====== RECORDED DATA

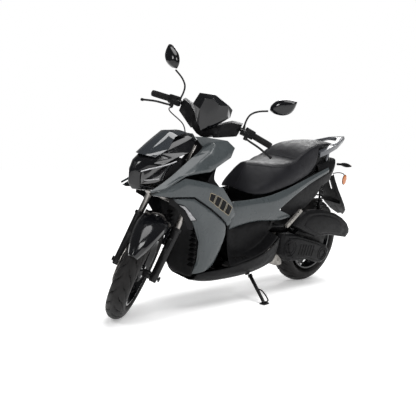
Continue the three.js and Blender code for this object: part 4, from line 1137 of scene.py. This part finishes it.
def make_stage(colours):
    """Camera, pale floor, soft lights and a pale world."""
    tilt = Matrix.Rotation(PITCH, 4, "X")
    deselect()
    bpy.ops.object.camera_add(location=(tilt @ CAMERA_AT + GROUND_SHIFT) * MM)
    camera = bpy.context.object
    forward = (tilt.to_3x3() @ CAMERA_LOOK).normalized()
    right = (tilt.to_3x3() @ CAMERA_LOOK.cross(Vector((0, 0, 1)))).normalized()
    up = right.cross(forward)
    camera.rotation_euler = Matrix((right, up, -forward)).transposed().to_euler()
    camera.data.lens = LENS
    camera.data.sensor_width = SENSOR
    camera.data.clip_end = FLOOR_SIZE
    bpy.context.scene.camera = camera
    bpy.ops.mesh.primitive_plane_add(size=FLOOR_SIZE)
    floor = bpy.context.object
    floor.name = "floor"
    white = plain("floor_white", colours.floor, 0.9, specular=0.0)
    shader_of(white).inputs["Emission Color"].default_value = (1, 1, 1, 1)
    shader_of(white).inputs["Emission Strength"].default_value = FLOOR_GLOW
    floor.data.materials.append(white)
    bpy.ops.object.light_add(type="SUN", location=(1, 1.4, 4))
    sun = bpy.context.object
    sun.name = "overhead"
    sun.data.energy = SUN_STRENGTH
    sun.data.angle = math.radians(SUN_SPREAD)
    sun.rotation_euler = aimed(SUN_HEADING)
    for name, place, size, power in LIGHTS:
        bpy.ops.object.light_add(type="AREA", location=place)
        light = bpy.context.object
        light.name = name
        light.data.size = size
        light.data.energy = power
        light.rotation_euler = aimed(LIGHTS_AIM - Vector(place))
    make_world(colours)
    bpy.context.scene.view_settings.view_transform = "Standard"


def make_world(colours):
    """A pale world: bright to the camera, dimmer as fill and dimmer still in reflections."""
    world = bpy.data.worlds.new("studio")
    bpy.context.scene.world = world
    world.use_nodes = True
    tree = world.node_tree
    shade = tree.nodes["Background"].outputs["Background"]
    tree.nodes["Background"].inputs["Color"].default_value = (*colours.floor, 1)
    tree.nodes["Background"].inputs["Strength"].default_value = FILL_STRENGTH
    path = tree.nodes.new("ShaderNodeLightPath")
    for ray, strength in (("Is Glossy Ray", SHEEN_STRENGTH), ("Is Camera Ray", 1.0)):
        ground = tree.nodes.new("ShaderNodeBackground")
        ground.inputs["Color"].default_value = (1, 1, 1, 1)
        ground.inputs["Strength"].default_value = strength
        choice = tree.nodes.new("ShaderNodeMixShader")
        tree.links.new(path.outputs[ray], choice.inputs["Fac"])
        tree.links.new(shade, choice.inputs[1])
        tree.links.new(ground.outputs["Background"], choice.inputs[2])
        shade = choice.outputs["Shader"]
    tree.links.new(shade, tree.nodes["World Output"].inputs["Surface"])


# ---- Settings ----
def colour(name, description, default):
    """A colour setting."""
    return bpy.props.FloatVectorProperty(
        name=name, description=description, default=default, size=3, min=0, max=1, subtype="COLOR")


def length(name, description, default):
    """A length setting, in millimetres."""
    return bpy.props.FloatProperty(name=name, description=f"{description}, mm", default=default, min=0)


def count(name, description, default):
    """A setting that counts."""
    return bpy.props.IntProperty(name=name, description=description, default=default, min=1)


class ScooterColours(bpy.types.PropertyGroup):
    """The scooter's colours."""

    paint: colour("Paint", "Body lacquer", (0.044, 0.0515, 0.0545))
    gloss: colour("Gloss black", "Polished mouldings", (0.003, 0.0032, 0.004))
    smoke: colour("Smoke", "Screen acrylic", (0.02, 0.023, 0.027))
    plastic: colour("Black plastic", "Grained mouldings", (0.0055, 0.0055, 0.006))
    rubber: colour("Rubber", "Tyres, grips and hoses", (0.011, 0.0105, 0.0105))
    steel: colour("Steel", "Turned steel", (0.3, 0.285, 0.27))
    alloy: colour("Alloy", "Cast aluminium", (0.3, 0.285, 0.265))
    rail: colour("Rail", "Grab rail lacquer", (0.075, 0.078, 0.088))
    lens: colour("Lens", "Lamp covers", (0.012, 0.012, 0.013))
    silver: colour("Silver", "Mirror glass", (0.75, 0.76, 0.78))
    blade: colour("Blade", "Unlit light guides", (0.32, 0.32, 0.33))
    red: colour("Red", "Tail lamp", (0.25, 0.008, 0.008))
    amber: colour("Amber", "Indicators and reflectors", (0.6, 0.17, 0.02))
    vinyl: colour("Vinyl", "Seat cover", (0.0085, 0.0085, 0.0105))
    gold: colour("Gold", "Edge of the slanted bars", (0.25, 0.2, 0.12))
    floor: colour("Floor", "Floor and surroundings", (0.9, 0.9, 0.9))


class ScooterSizes(bpy.types.PropertyGroup):
    """The scooter's finer sizes, in millimetres where they are lengths."""

    tread_depth: length("Tread depth", "Depth of a groove in the tread", 4.6)
    tread_width: length("Tread width", "Half the width of a groove in the tread", 9.5)
    tread_steps: count("Tread steps", "Steps round a tyre", 660)
    groove_width: length("Groove", "Reach of the apron's groove", 7.5)
    blade: length("Blade", "Radius of a lamp's light guide", 3.0)
    louvres: count("Louvres", "Slats on each side of the shield", 10)
    mat_ribs: count("Mat ribs", "Rubber ribs on each footboard", 8)
    reflector: length("Reflector", "Height of a side reflector", 62)
    grip_ribs: count("Grip ribs", "Rings on each grip", 16)
    cover_ribs: count("Cover ribs", "Ribs on the belt cover", 6)
    coil_turns: count("Coil turns", "Turns of the rear spring", 9)
    piping: length("Piping", "Radius of the seat's piping", 1.5)


# ---- Operators ----
class BuildStep:
    """What every building operator shares."""

    bl_options = {"REGISTER", "UNDO"}

    def execute(self, context):
        """Builds these pieces."""
        self.build(context.scene.scooter_sizes)
        return {"FINISHED"}


class SCOOTER_OT_stage(bpy.types.Operator):
    """Add the camera, floor and lights"""

    bl_idname = "scooter.stage"
    bl_label = "Stage"

    def execute(self, context):
        """Sets the stage."""
        make_stage(context.scene.scooter_colours)
        return {"FINISHED"}


class SCOOTER_OT_painted_body(BuildStep, bpy.types.Operator):
    """Add the aprons, shoulders and side bodies"""

    bl_idname = "scooter.painted_body"
    bl_label = "Painted body"
    build = staticmethod(make_painted_body)


class SCOOTER_OT_nose(BuildStep, bpy.types.Operator):
    """Add the nose cover, lamps and screen"""

    bl_idname = "scooter.nose"
    bl_label = "Nose and lamps"
    build = staticmethod(make_nose)


class SCOOTER_OT_inner_panels(BuildStep, bpy.types.Operator):
    """Add the inner shield, floor, belly, store and tank"""

    bl_idname = "scooter.inner_panels"
    bl_label = "Inner panels"
    build = staticmethod(make_inner_panels)


class SCOOTER_OT_tail(BuildStep, bpy.types.Operator):
    """Add the tail cover, lamp, rail and plate holder"""

    bl_idname = "scooter.tail"
    bl_label = "Tail"
    build = staticmethod(make_tail)


class SCOOTER_OT_frame(BuildStep, bpy.types.Operator):
    """Add the frame, fork, mudguard and brake caliper"""

    bl_idname = "scooter.frame"
    bl_label = "Frame and fork"
    build = staticmethod(make_frame)


class SCOOTER_OT_wheels(BuildStep, bpy.types.Operator):
    """Add the tyres, rims and disc"""

    bl_idname = "scooter.wheels"
    bl_label = "Wheels"
    build = staticmethod(make_wheels)


class SCOOTER_OT_controls(BuildStep, bpy.types.Operator):
    """Add the bars, grips, levers, mirrors and dash"""

    bl_idname = "scooter.controls"
    bl_label = "Controls"
    build = staticmethod(make_controls)


class SCOOTER_OT_engine(BuildStep, bpy.types.Operator):
    """Add the engine, belt cover, air box and exhaust"""

    bl_idname = "scooter.engine"
    bl_label = "Engine"
    build = staticmethod(make_engine)


class SCOOTER_OT_chassis_parts(BuildStep, bpy.types.Operator):
    """Add the rear shock, side stand and pegs"""

    bl_idname = "scooter.chassis_parts"
    bl_label = "Suspension, stand and pegs"
    build = staticmethod(make_chassis_parts)


class SCOOTER_OT_seat(BuildStep, bpy.types.Operator):
    """Add the padded seat"""

    bl_idname = "scooter.seat"
    bl_label = "Seat"
    build = staticmethod(make_seat)


STEPS = (SCOOTER_OT_stage, SCOOTER_OT_painted_body, SCOOTER_OT_nose, SCOOTER_OT_inner_panels,
         SCOOTER_OT_tail, SCOOTER_OT_frame, SCOOTER_OT_wheels, SCOOTER_OT_controls, SCOOTER_OT_engine,
         SCOOTER_OT_chassis_parts, SCOOTER_OT_seat)


class SCOOTER_PT_panel(bpy.types.Panel):
    """The scooter's settings and building steps"""

    bl_label = "Scooter"
    bl_idname = "SCOOTER_PT_panel"
    bl_space_type = "VIEW_3D"
    bl_region_type = "UI"
    bl_category = "Scooter"

    def draw(self, context):
        """Lists every setting and step."""
        for group in (context.scene.scooter_colours, context.scene.scooter_sizes):
            for setting in group.__annotations__:
                self.layout.prop(group, setting)
        for step in STEPS:
            self.layout.operator(step.bl_idname)


CLASSES = (ScooterColours, ScooterSizes, *STEPS, SCOOTER_PT_panel)


def register():
    """Adds the classes and the scene's settings."""
    for item in CLASSES:
        bpy.utils.register_class(item)
    bpy.types.Scene.scooter_colours = bpy.props.PointerProperty(type=ScooterColours)
    bpy.types.Scene.scooter_sizes = bpy.props.PointerProperty(type=ScooterSizes)


def unregister():
    """Takes them away again."""
    del bpy.types.Scene.scooter_sizes
    del bpy.types.Scene.scooter_colours
    for item in reversed(CLASSES):
        bpy.utils.unregister_class(item)


def main():
    """Registers the classes and builds the scooter."""
    register()
    for step in STEPS:
        getattr(bpy.ops.scooter, step.bl_idname.removeprefix("scooter."))()


if __name__ == "__main__":
    main()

============

• _WHAT TO WORK ON_:
Say the number of lines in the listing that hold "object", with no added words.

• _EXPECTED OUTPUT_:
8